SMALL CAP MOVERS: Are freefalling Parsley oversold?

What a difference a year makes. Parsley Box, the provider of ready meals for the baby boomer generation, came to the market by placing shares with investors at 200p, which valued the business at £84million.

Look away now if you bought stock at or just after the IPO, because the news is not good. Today those shares are worth just 11p, which represents a near 95 per cent collapse in the worth of the business.

The latest blow came on Wednesday when Parsley Box issued a trading statement, or more accurately a warning, as it cut revenue guidance amid a fall in orders in the first half.

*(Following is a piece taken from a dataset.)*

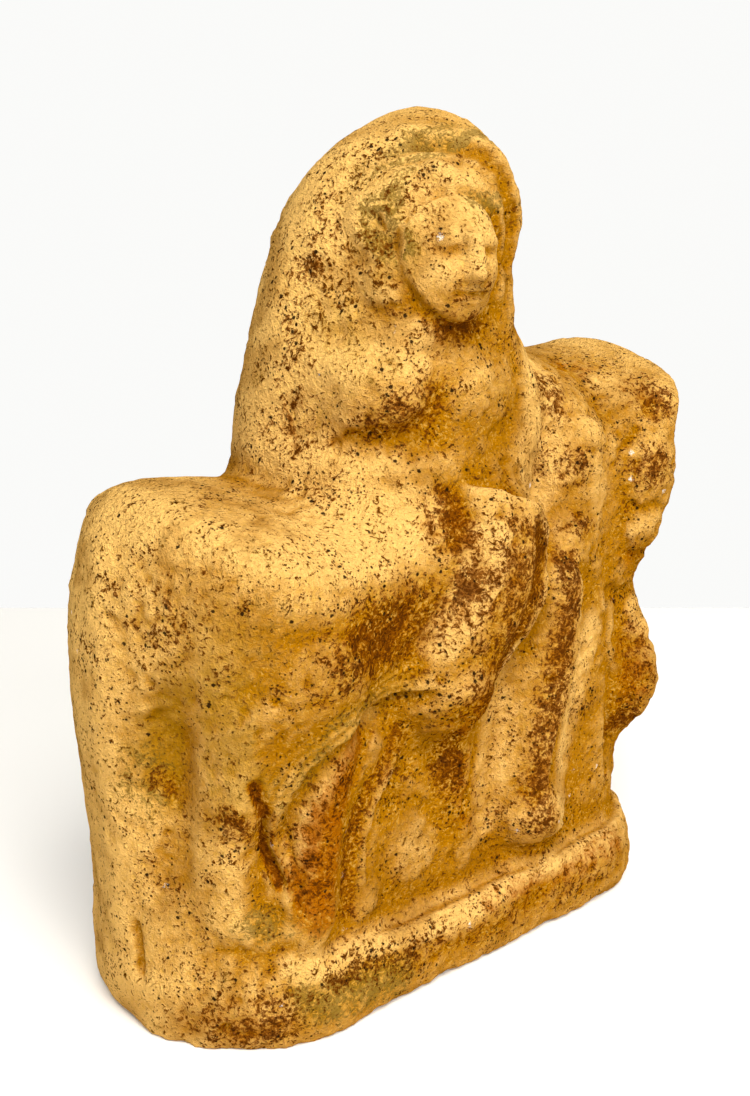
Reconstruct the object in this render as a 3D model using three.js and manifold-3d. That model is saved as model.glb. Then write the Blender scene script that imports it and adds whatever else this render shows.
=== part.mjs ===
// A mould-made terracotta figurine: a veiled woman rides side-saddle on a walking horse.
// Rider, horse and plinth are one pressed piece of clay with relief on the front,
// a rounded rim and a plain, hand-smoothed back. It stands on a flat underside.
// Units are millimetres. +Z is up, the relief faces -Y and the horse walks towards +X.
import * as THREE from "three";
import Module from "manifold-3d";
import { mergeVertices } from "three/addons/utils/BufferGeometryUtils.js";

// Driving dimensions
const HEIGHT = 165;
const LEFT_END = -66;
const RIGHT_END = 67;
const RUMP_TOP = 98.5;
const POLL_TOP = 119;
const VEIL_LEFT = -34;
const VEIL_RIGHT = 22;
const FRONT_DEPTH = 30;
const BACK_DEPTH = 25;
const BACK_LEAN = 8;
const TOP_LEAN = 6;
const ROUND_LEFT = 30;
const ROUND_RIGHT = 24;
const ROUND_TOP = 19;
const BACK_ROUNDING = 1.3;
const PLINTH_HEIGHT = 14;
const PLINTH_STEP = 5;
const FOOT_ROUND = 6;
const FOOT_INSET = 0.045;
const UNDERCUT = 20;

// Mesh fineness
const SEGMENTS = 148;
const FRONT_RINGS = 26;
const BACK_RINGS = 8;
const OUTLINE_SAMPLES = 360;
const CENTRE = new THREE.Vector2(0, 76);

// Outline of the whole piece seen from the front, clockwise from the plinth's left corner.
// It runs on below the ground, where the flat underside cuts it off.
function outlineCurve() {
  const hind = [
    [LEFT_END + 1, -UNDERCUT],
    [LEFT_END, 4],
    [LEFT_END + 0.6, 22],
    [LEFT_END - 0.6, 46],
    [LEFT_END - 2, 62],
    [LEFT_END - 1.6, 76],
    [LEFT_END + 0.4, 88],
    [LEFT_END + 4, 95.5],
    [LEFT_END + 10, RUMP_TOP + 0.3],
    [VEIL_LEFT - 8, RUMP_TOP],
    [VEIL_LEFT + 0.2, RUMP_TOP - 0.8],
  ];
  const veil = [
    [VEIL_LEFT + 0.8, RUMP_TOP + 2],
    [VEIL_LEFT + 2.4, RUMP_TOP + 13],
    [VEIL_LEFT + 5.2, HEIGHT - 35],
    [VEIL_LEFT + 9.6, HEIGHT - 21.5],
    [VEIL_LEFT + 16.4, HEIGHT - 10.6],
    [VEIL_LEFT + 26.5, HEIGHT - 3.8],
    [5, HEIGHT],
    [13.5, HEIGHT - 4],
    [VEIL_RIGHT - 2, HEIGHT - 14],
    [VEIL_RIGHT, HEIGHT - 26],
    [VEIL_RIGHT + 0.3, POLL_TOP + 13],
  ];
  const head = [
    [VEIL_RIGHT + 3, POLL_TOP + 5.5],
    [VEIL_RIGHT + 9, POLL_TOP + 0.5],
    [VEIL_RIGHT + 20, POLL_TOP - 0.5],
    [RIGHT_END - 8, POLL_TOP + 1.5],
    [RIGHT_END, POLL_TOP - 2.5],
    [RIGHT_END + 2.5, POLL_TOP - 15],
    [RIGHT_END + 1.5, POLL_TOP - 32],
    [RIGHT_END - 1, POLL_TOP - 44],
    [RIGHT_END - 4.5, POLL_TOP - 54],
  ];
  const foreleg = [
    [RIGHT_END - 2.5, 58],
    [RIGHT_END - 1, 48],
    [RIGHT_END - 2, 38],
    [RIGHT_END - 6, 30],
    [RIGHT_END - 6, 14],
    [RIGHT_END - 4, 4],
    [RIGHT_END - 5, -UNDERCUT],
  ];
  const stops = [...hind, ...veil, ...head, ...foreleg];
  const points = stops.map(([x, z]) => new THREE.Vector3(x, z, 0));
  return new THREE.CatmullRomCurve3(points, true, "centripetal");
}

const outline = outlineCurve()
  .getSpacedPoints(OUTLINE_SAMPLES)
  .slice(0, OUTLINE_SAMPLES)
  .map((p) => new THREE.Vector2(p.x, p.y));

// Polar form of the outline around CENTRE: its radius at a given angle.
const spokes = outline
  .map((p) => p.clone().sub(CENTRE))
  .map((p) => ({ angle: p.angle(), radius: p.length() }))
  .sort((a, b) => a.angle - b.angle);

function outlineRadius(angle) {
  const turn = 2 * Math.PI;
  const a = ((angle % turn) + turn) % turn;
  const next = spokes.findIndex((s) => s.angle >= a);
  const high = next < 0 ? 0 : next;
  const low = (high + spokes.length - 1) % spokes.length;
  const start = spokes[low].angle - (high === 0 && a < spokes[low].angle ? turn : 0);
  const end = spokes[high].angle + (next < 0 ? turn : 0);
  const share = (a - start) / Math.max(end - start, 1e-9);
  return THREE.MathUtils.lerp(spokes[low].radius, spokes[high].radius, share);
}

// Distance from a point to a chain of straight stretches, where a millimetre across
// counts as 1 / across and a millimetre up counts as 1 / up.
function distanceToChain(x, z, chain, across = 1, up = 1) {
  let nearest = Infinity;
  for (let i = 1; i < chain.length; i++) {
    const ax = (chain[i - 1][0] - x) / across;
    const az = (chain[i - 1][1] - z) / up;
    const dx = (chain[i][0] - chain[i - 1][0]) / across;
    const dz = (chain[i][1] - chain[i - 1][1]) / up;
    const share = THREE.MathUtils.clamp(-(ax * dx + az * dz) / (dx * dx + dz * dz), 0, 1);
    nearest = Math.min(nearest, Math.hypot(ax + share * dx, az + share * dz));
  }
  return nearest;
}

const rim = [...outline, outline[0]].map((p) => [p.x, p.y]);

// How far a point is from the rim, from 0 on the outline to 1 where the rounding has ended.
function rimShare(x, z, widen) {
  const across = widen * (x < CENTRE.x ? ROUND_LEFT : ROUND_RIGHT);
  return Math.min(1, distanceToChain(x, z, rim, across, widen * ROUND_TOP));
}

// Quarter-round from 0 at the rim to 1 where the rounding has ended.
function rimProfile(x, z, widen = 1) {
  const inset = 1 - rimShare(x, z, widen);
  return Math.sqrt(Math.max(0, 1 - inset * inset));
}

// A low dome on an elliptical foot, turned by a number of degrees anticlockwise.
function mound(x, z, form) {
  const [cx, cz] = form.at;
  const [rx, rz] = form.half;
  const a = THREE.MathUtils.degToRad(form.turn ?? 0);
  const u = ((x - cx) * Math.cos(a) + (z - cz) * Math.sin(a)) / rx;
  const v = (-(x - cx) * Math.sin(a) + (z - cz) * Math.cos(a)) / rz;
  return form.rise * Math.max(0, 1 - u * u - v * v) ** (form.soft ?? 1.5);
}

// A rounded ridge, or a groove where its rise is negative, along a few straight stretches.
function ridge(x, z, form) {
  const share = distanceToChain(x, z, form.along) / form.width;
  return form.rise * Math.max(0, 1 - share * share) ** (form.soft ?? 1.5);
}

const step = THREE.MathUtils.smoothstep;

// The horse: hindquarters, belly, tail, two hind legs, planted and raised forelegs, neck, head.
const HORSE_MOUNDS = [
  { at: [-54, 84], half: [24, 24], rise: 2 },
  { at: [-60, 56], half: [11, 17], rise: -2 },
  { at: [18, 25], half: [9, 9], rise: 2.2, soft: 1 },
  { at: [57, 50], half: [13, 20], rise: 8, soft: 0.9 },
  { at: [58, 96], half: [15, 28], rise: 6, turn: -4, soft: 1 },
  { at: [60, 111], half: [11, 11], rise: 2.5 },
  { at: [60, 92], half: [11, 9], rise: 1.5 },
];
const HORSE_RIDGES = [
  { along: [[-56, 83], [-30, 83], [-8, 82]], width: 25, rise: 6, soft: 0.75 },
  { along: [[-40, 66], [-48, 52]], width: 12, rise: 4, soft: 1 },
  { along: [[-54, 62], [-53, 42], [-52, 24]], width: 6, rise: 2.4 },
  { along: [[-49, 50], [-48, 33]], width: 3, rise: -1.6 },
  { along: [[-35, 55], [-38, 42], [-41, 20]], width: 8, rise: 3.4 },
  { along: [[-23, 54], [-28, 40], [-29, 20]], width: 5.5, rise: 2.2 },
  { along: [[22, 78], [22, 60], [17, 44], [17, 22]], width: 9, rise: 4.6, soft: 1 },
  { along: [[27, 112], [34, 98], [34, 80]], width: 9, rise: 2 },
  { along: [[42, 104], [43, 86], [44, 70], [47, 50], [45, 30]], width: 6, rise: -2 },
];

// The rider: shoulder, breasts, knees with the hanging lower legs, and the head in its veil.
const RIDER_MOUNDS = [
  { at: [-25, 120], half: [16, 13], rise: 5, soft: 1 },
  { at: [-24, 112], half: [11, 7], rise: 2.5, soft: 1 },
  { at: [-3, 113], half: [12, 10], rise: 3, soft: 1.2 },
  { at: [-11, 57], half: [10, 8], rise: 3.5, soft: 1 },
  { at: [-10, 137], half: [13, 15], rise: 8, soft: 0.9 },
];
const RIDER_RIDGES = [
  { along: [[1, 85], [-2, 72], [-8, 61]], width: 13.5, rise: 6, soft: 0.8 },
  { along: [[-24, 130], [-23, 146], [-10, 156], [3, 154], [11, 143], [12, 128]], width: 7, rise: 3 },
  { along: [[24, 121], [22, 104], [19, 92], [18, 82]], width: 7, rise: -3 },
  { along: [[-4, 52], [-3, 22]], width: 4.5, rise: 1.5 },
];

function frontRelief(x, z) {
  const rises = [
    ...[...HORSE_MOUNDS, ...RIDER_MOUNDS].map((form) => mound(x, z, form)),
    ...[...HORSE_RIDGES, ...RIDER_RIDGES].map((form) => ridge(x, z, form)),
  ];
  const plinth = PLINTH_STEP * (1 - step(z, PLINTH_HEIGHT - 2, PLINTH_HEIGHT + 3.5));
  return plinth + rises.reduce((sum, rise) => sum + rise, 0);
}

// Depth of the front and of the back surface, from the rim, at one point of the outline's plane.
function frontDepth(x, z) {
  const background = FRONT_DEPTH - TOP_LEAN * step(z, RUMP_TOP, HEIGHT);
  return rimProfile(x, z) * (background + frontRelief(x, z));
}

function backDepth(x, z) {
  return rimProfile(x, z, BACK_ROUNDING) * (BACK_DEPTH - BACK_LEAN * step(z, 0, HEIGHT));
}

// The rim leans forward towards the top.
function rimPlane(z) {
  return -TOP_LEAN * step(z, RUMP_TOP, HEIGHT);
}

// The foot of the plinth is drawn in where it meets the ground.
function footInset(z) {
  const share = 1 - THREE.MathUtils.clamp(z / FOOT_ROUND, 0, 1);
  return 1 - FOOT_INSET * share * share;
}

// The whole piece starts as a sphere with its poles on the front and the back.
// Its rings become smaller copies of the outline, lifted to the depth at each point.
function pressedBody() {
  const rings = FRONT_RINGS + BACK_RINGS;
  const sphere = new THREE.SphereGeometry(1, SEGMENTS, rings);
  sphere.deleteAttribute("normal");
  sphere.deleteAttribute("uv");
  const body = mergeVertices(sphere, 1e-4);
  const position = body.getAttribute("position");
  for (let i = 0; i < position.count; i++) {
    const ring = (Math.acos(THREE.MathUtils.clamp(-position.getY(i), -1, 1)) / Math.PI) * rings;
    const inFront = ring <= FRONT_RINGS;
    const share = inFront ? ring / FRONT_RINGS : (rings - ring) / BACK_RINGS;
    const reach = share < 1e-4 ? 0 : 1 - (1 - share) ** 1.5;
    const angle = Math.atan2(position.getZ(i), position.getX(i));
    const radius = reach * outlineRadius(angle);
    const x = CENTRE.x + radius * Math.cos(angle);
    const z = CENTRE.y + radius * Math.sin(angle);
    const y = rimPlane(z) + (inFront ? -frontDepth(x, z) : backDepth(x, z));
    position.setXYZ(i, x * footInset(z), y * footInset(z), z);
  }
  return body;
}

const wasm = await Module();
wasm.setup();

function toSolid(geometry) {
  const plain = geometry.clone();
  plain.deleteAttribute("normal");
  plain.deleteAttribute("uv");
  const merged = mergeVertices(plain, 1e-4);
  return new wasm.Manifold(
    new wasm.Mesh({
      numProp: 3,
      vertProperties: new Float32Array(merged.getAttribute("position").array),
      triVerts: new Uint32Array(merged.index.array),
    }),
  );
}

function toGeometry(solid) {
  const mesh = solid.getMesh();
  const geometry = new THREE.BufferGeometry();
  geometry.setAttribute("position", new THREE.BufferAttribute(mesh.vertProperties, 3));
  geometry.setIndex(new THREE.BufferAttribute(mesh.triVerts, 1));
  return geometry;
}

// The underside is cut flat, then the piece is centred over the middle of its own width and depth.
function standingBody() {
  const ground = new THREE.BoxGeometry(4 * HEIGHT, 4 * HEIGHT, 2 * HEIGHT);
  ground.translate(0, 0, -HEIGHT);
  const geometry = toGeometry(toSolid(pressedBody()).subtract(toSolid(ground)));
  geometry.computeBoundingBox();
  const middle = geometry.boundingBox.getCenter(new THREE.Vector3());
  geometry.translate(-middle.x, -middle.y, 0);
  geometry.computeVertexNormals();
  return geometry;
}

const terracotta = new THREE.MeshStandardMaterial({
  color: new THREE.Color(0.8, 0.6, 0.33),
  roughness: 0.85,
  metalness: 0,
});

const figurine = new THREE.Mesh(standingBody(), terracotta);
figurine.name = "rider_on_horse";

const part = new THREE.Group();
part.add(figurine);

export default part;
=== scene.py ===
import math

import bmesh
import bpy
import numpy as np
from mathutils import Matrix, Vector, noise


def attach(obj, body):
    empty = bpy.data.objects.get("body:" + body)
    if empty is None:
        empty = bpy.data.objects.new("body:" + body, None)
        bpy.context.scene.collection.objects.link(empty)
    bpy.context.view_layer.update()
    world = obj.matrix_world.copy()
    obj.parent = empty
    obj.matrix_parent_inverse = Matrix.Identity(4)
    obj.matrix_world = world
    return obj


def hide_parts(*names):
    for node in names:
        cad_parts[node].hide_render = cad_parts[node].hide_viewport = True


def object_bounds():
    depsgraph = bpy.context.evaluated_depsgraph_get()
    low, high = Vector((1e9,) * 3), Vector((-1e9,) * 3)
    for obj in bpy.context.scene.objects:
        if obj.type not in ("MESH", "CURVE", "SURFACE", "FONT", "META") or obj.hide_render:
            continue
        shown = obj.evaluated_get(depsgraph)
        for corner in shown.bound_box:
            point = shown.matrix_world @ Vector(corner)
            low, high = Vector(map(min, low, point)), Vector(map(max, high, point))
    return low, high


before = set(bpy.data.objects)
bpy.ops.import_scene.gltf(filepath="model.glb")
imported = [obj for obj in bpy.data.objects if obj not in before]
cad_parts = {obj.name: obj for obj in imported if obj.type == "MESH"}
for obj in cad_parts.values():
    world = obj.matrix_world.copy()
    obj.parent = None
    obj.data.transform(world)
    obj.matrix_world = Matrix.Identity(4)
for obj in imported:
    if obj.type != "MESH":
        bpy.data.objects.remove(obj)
cad_box = [list(corner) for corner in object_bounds()]
scene = bpy.context.scene


# The pressed clay body
# Rider, horse and plinth come out of one mould. The pressed lump is refined to a fine skin,
# closer on the moulded front than on the hand-smoothed back, ready for the modelling tools.
MM = 0.001
SKIN_GRAIN = 1.35
FRONT_FACING = -0.12


def applied(piece):
    """The piece with its modifiers made part of its mesh."""
    seen = piece.evaluated_get(bpy.context.evaluated_depsgraph_get())
    finished = bpy.data.meshes.new_from_object(seen)
    piece.modifiers.clear()
    piece.data = finished
    return piece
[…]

Adrienne MacAulay, 52, and her husband Gordon, 54, founded Parsley Box in Edinburgh in 2017

With the shares off almost a third over the week, the group has a market capitalisation of £8.35million, or an enterprise value of just over £3million if you take off the cash it still has on its balance sheet.

For some of the more risk-savvy investors, the Parsley Box shares may now look decidedly oversold. Whether they are more appealing than one of the caterer’s shepherd’s pies or hot pots remains to be seen.

Turning to the broader market, the AIM All share index advanced 1.3 per cent over the last five trading days of July to 914.60 on lacklustre trading volumes, but kept pace with the blue chip FTSE 100.

Ince Group, the listed law firm, was the week’s biggest casualty with a 64 per cent decline after it launched an emergency fundraiser in the wake of cyber-attack in which an estimated £4.9million went missing.

The company brought in £9.1million to shore up its finances. The rump was from a heavily discounted issue of new stock, though it also received a £1.6million loan from its funding bank. Unsurprisingly, chief executive Adrian Biles is to quit.

Onto better news, which came from AI specialist Tintra whose shares shot up 58 per cent on Friday.

The catalysts was an AGM statement from the group’s chief executive Richard Shearer.

He somewhat buried the lead in his commentary, ploughing through all the historic challenges, before arriving at the headline.

The group is developing, in harness with research and investment firm Time Machine Capital 2, what it described as a ‘revolutionary’ banking platform.

Tintra said it is already six months ahead schedule, so it is going out to raise $25million for ‘not greater than 10 per cent of the company’.

If Shearer achieves that goal it would value the business at US$250million, or £205million, making a mockery of the company’s current £27million market capitalisation.

In the oil sector, Pantheon Resources was up 27 per cent over the week, and 18 per cent on the day as it hit a potential gusher on Alaska’s North Slope.

It said its Alkaid-2 well exceeded all expectations as it hit 1,400 feet of oil bearing strata. For those not in the know, that’s one heck of a discovery.

Of course, the proof will be in the well testing. And while Alaska does have oil and gas infrastructure, the conditions are difficult, and the environmental considerations are manifold. Even so, the announcement ranks as a big deal for a comparatively small explorer.

With latest share price movement, Pantheon is on the cusp of becoming a £1bn company. In early 2020 the group was trading at roughly a tenth of that value – so bravo to those who spotted Pantheon’s potential then.

You can’t mention Pantheon without also name-checking its Alaska neighbour, the Anglo-Aussie group 88 Energy.

Though it hasn’t enjoyed Pantheon’s success, 88 is still benefiting from the ‘nearology’ play with the stock up 8 per cent on Friday and ahead 44 per cent in the last month.

Finally, Active Energy Group, up 70 per cent, also had a good week, though it’s hard to see why. The biomass specialist was forced to deny it was in offer period when investment firm Close Brothers was revealed to have built a modest stake. Unperturbed, buyers appear still appeared willing to take a speculative punt.